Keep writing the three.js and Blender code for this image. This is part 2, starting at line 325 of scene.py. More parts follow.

* * *

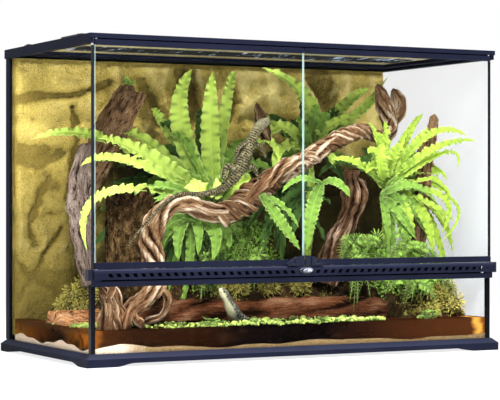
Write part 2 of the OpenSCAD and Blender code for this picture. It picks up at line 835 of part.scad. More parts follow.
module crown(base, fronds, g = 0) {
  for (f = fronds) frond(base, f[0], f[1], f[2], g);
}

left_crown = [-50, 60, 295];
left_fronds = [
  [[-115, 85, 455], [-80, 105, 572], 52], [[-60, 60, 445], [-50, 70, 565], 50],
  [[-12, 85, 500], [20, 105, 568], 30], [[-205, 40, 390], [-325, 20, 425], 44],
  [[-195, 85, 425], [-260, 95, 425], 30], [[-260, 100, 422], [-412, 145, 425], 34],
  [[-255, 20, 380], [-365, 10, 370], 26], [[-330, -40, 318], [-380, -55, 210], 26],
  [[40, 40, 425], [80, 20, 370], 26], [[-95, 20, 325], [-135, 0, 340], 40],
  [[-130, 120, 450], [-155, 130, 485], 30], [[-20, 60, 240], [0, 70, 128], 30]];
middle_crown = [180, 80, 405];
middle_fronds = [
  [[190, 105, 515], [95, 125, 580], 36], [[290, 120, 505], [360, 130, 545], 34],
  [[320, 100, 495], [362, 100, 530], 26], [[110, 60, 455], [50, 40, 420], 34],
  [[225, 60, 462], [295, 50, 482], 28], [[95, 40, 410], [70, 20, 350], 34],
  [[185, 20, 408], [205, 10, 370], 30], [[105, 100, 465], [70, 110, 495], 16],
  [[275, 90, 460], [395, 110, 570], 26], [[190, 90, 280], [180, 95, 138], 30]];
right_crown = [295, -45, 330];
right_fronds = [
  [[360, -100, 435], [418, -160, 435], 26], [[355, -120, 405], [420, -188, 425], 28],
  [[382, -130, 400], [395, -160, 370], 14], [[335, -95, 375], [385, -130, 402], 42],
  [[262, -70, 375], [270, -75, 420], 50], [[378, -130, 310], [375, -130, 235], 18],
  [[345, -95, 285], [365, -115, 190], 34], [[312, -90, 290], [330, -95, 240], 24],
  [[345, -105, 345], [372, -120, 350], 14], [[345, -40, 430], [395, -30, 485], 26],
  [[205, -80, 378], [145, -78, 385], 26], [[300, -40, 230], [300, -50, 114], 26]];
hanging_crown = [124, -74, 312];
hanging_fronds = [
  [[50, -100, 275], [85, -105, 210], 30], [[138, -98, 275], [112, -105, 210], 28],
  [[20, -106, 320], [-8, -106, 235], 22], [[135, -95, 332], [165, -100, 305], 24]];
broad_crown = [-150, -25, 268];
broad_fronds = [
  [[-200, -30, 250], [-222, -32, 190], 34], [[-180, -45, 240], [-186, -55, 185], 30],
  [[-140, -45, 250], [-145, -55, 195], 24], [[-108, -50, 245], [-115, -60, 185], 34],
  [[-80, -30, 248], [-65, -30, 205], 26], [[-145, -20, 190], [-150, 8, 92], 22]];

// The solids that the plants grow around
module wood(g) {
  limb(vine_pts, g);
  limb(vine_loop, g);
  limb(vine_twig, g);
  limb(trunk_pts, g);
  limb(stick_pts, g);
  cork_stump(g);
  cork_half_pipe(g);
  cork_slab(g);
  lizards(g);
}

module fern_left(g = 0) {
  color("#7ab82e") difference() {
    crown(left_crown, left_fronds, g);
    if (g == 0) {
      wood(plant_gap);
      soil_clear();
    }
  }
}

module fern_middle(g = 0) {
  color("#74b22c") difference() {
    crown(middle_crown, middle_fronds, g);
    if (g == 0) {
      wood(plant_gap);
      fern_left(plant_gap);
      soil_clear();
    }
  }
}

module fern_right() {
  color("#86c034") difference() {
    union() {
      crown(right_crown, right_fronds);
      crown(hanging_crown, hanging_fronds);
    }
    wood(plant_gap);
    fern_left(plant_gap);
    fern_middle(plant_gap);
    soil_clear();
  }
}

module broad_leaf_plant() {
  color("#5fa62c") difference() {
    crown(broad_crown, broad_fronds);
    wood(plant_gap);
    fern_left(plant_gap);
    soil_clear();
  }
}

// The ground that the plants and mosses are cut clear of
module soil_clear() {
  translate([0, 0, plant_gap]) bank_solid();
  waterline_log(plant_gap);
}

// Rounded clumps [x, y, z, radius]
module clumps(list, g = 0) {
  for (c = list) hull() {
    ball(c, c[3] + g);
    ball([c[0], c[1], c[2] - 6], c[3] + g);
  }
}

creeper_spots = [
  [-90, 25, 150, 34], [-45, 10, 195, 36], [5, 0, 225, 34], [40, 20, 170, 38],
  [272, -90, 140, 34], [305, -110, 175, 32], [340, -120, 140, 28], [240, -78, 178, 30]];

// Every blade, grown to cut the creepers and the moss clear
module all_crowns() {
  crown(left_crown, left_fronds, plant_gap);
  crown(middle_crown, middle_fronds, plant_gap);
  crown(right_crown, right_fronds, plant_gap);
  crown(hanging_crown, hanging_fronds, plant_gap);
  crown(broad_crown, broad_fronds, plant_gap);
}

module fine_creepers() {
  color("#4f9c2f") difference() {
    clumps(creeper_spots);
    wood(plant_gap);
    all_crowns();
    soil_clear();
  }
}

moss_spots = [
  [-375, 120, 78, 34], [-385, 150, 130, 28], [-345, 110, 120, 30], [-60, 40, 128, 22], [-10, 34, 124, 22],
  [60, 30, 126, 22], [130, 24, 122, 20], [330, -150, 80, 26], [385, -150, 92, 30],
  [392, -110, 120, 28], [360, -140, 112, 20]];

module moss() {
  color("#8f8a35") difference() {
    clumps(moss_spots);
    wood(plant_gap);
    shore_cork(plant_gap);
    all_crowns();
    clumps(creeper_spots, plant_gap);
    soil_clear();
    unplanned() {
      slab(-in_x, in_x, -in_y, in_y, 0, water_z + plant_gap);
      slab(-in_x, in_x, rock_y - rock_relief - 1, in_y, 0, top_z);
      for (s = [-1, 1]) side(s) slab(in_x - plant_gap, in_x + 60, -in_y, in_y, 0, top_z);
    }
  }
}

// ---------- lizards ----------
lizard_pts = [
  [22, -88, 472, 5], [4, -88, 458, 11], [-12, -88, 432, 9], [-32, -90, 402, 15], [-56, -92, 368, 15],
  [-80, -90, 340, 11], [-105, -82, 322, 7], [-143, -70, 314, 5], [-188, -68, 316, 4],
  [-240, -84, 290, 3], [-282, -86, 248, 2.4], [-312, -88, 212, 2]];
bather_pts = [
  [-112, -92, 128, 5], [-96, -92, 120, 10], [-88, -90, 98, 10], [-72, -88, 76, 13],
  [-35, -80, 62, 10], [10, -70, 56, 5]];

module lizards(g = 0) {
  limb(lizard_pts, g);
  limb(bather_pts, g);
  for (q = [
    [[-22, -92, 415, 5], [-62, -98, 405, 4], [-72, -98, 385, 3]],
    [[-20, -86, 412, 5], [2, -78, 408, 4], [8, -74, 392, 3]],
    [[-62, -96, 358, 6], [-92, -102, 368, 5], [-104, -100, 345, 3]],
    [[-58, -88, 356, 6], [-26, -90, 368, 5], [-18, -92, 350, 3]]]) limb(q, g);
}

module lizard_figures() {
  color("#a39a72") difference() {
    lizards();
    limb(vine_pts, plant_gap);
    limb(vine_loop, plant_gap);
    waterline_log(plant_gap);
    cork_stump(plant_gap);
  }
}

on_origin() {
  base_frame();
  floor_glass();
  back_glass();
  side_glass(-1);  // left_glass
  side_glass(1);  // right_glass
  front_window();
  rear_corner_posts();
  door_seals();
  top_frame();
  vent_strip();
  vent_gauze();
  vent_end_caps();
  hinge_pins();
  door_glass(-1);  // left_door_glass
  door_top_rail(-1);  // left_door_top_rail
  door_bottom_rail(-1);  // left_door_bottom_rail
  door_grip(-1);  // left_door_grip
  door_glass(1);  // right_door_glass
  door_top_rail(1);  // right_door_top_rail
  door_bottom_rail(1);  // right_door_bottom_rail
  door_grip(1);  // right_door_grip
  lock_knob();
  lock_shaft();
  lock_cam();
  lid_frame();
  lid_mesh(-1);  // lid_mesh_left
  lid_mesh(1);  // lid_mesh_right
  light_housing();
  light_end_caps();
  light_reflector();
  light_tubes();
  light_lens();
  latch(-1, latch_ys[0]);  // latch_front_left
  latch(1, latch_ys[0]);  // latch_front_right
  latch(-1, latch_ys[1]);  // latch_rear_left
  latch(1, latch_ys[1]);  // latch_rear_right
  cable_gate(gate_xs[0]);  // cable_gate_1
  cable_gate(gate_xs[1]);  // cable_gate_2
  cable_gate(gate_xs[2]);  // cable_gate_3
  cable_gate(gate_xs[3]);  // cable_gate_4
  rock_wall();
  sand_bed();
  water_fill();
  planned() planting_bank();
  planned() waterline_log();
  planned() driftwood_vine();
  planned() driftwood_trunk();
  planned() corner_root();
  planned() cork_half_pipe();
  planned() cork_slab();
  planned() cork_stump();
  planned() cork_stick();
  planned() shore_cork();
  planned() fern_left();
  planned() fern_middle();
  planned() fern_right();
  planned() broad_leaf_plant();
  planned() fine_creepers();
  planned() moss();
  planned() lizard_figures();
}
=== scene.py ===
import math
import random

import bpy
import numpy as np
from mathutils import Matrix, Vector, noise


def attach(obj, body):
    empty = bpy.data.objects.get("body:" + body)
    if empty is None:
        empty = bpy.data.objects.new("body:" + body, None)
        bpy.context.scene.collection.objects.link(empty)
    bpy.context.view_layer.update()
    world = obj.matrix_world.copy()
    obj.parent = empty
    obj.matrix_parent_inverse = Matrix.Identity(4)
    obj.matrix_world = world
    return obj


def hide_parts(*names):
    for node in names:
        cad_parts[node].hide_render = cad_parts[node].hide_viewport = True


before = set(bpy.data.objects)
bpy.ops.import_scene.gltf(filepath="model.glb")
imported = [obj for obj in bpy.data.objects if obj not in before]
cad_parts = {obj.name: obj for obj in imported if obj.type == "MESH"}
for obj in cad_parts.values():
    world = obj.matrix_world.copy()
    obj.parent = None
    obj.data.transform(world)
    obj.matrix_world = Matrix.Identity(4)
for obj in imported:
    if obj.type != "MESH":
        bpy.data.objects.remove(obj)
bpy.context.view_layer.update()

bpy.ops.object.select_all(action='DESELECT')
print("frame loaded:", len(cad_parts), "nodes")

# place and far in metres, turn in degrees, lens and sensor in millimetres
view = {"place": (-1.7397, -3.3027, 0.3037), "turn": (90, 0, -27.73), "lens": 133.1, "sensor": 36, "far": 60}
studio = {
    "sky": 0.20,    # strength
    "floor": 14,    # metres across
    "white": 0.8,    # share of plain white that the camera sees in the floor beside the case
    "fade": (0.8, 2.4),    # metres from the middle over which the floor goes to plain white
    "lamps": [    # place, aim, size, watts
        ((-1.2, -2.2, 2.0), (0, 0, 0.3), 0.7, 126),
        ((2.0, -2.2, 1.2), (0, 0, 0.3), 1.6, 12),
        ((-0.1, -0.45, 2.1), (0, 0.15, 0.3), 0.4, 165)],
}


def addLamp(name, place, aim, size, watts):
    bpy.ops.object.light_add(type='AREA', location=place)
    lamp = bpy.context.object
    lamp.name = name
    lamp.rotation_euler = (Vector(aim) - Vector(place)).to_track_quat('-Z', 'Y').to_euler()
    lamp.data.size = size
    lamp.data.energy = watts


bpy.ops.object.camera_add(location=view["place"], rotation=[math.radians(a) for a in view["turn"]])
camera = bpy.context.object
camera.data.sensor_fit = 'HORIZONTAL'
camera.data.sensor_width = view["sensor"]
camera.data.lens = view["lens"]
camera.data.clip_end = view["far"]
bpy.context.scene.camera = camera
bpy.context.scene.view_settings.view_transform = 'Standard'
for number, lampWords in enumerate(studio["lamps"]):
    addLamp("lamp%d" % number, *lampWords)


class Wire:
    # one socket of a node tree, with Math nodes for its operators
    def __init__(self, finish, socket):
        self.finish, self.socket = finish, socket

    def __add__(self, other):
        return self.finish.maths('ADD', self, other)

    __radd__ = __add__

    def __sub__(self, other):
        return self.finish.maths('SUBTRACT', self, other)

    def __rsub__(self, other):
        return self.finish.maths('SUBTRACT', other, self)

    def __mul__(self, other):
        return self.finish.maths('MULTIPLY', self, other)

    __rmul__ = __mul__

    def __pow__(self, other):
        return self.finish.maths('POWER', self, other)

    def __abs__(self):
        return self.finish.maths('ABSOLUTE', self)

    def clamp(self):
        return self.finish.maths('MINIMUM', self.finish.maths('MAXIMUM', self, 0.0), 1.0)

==

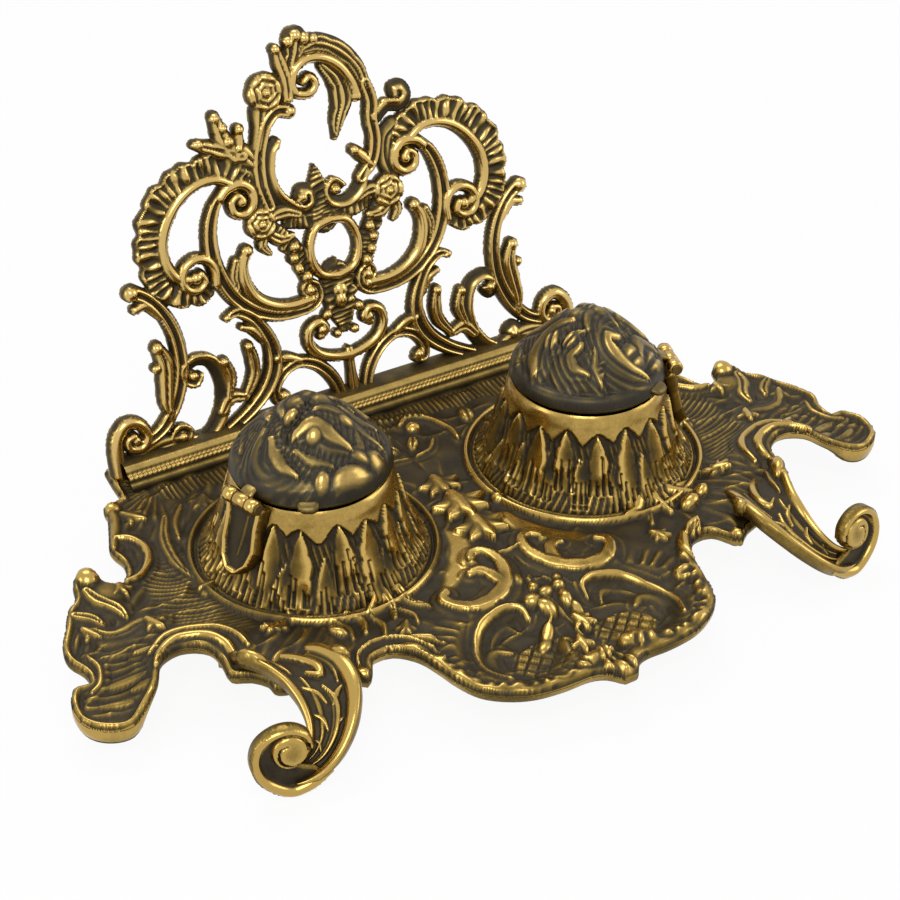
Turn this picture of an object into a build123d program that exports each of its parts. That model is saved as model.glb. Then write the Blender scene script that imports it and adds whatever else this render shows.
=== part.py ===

GOAL -
Return every line of the preceding records in which the word "before" appears.

RESPONSE -
before = set(bpy.data.objects)
imported = [obj for obj in bpy.data.objects if obj not in before]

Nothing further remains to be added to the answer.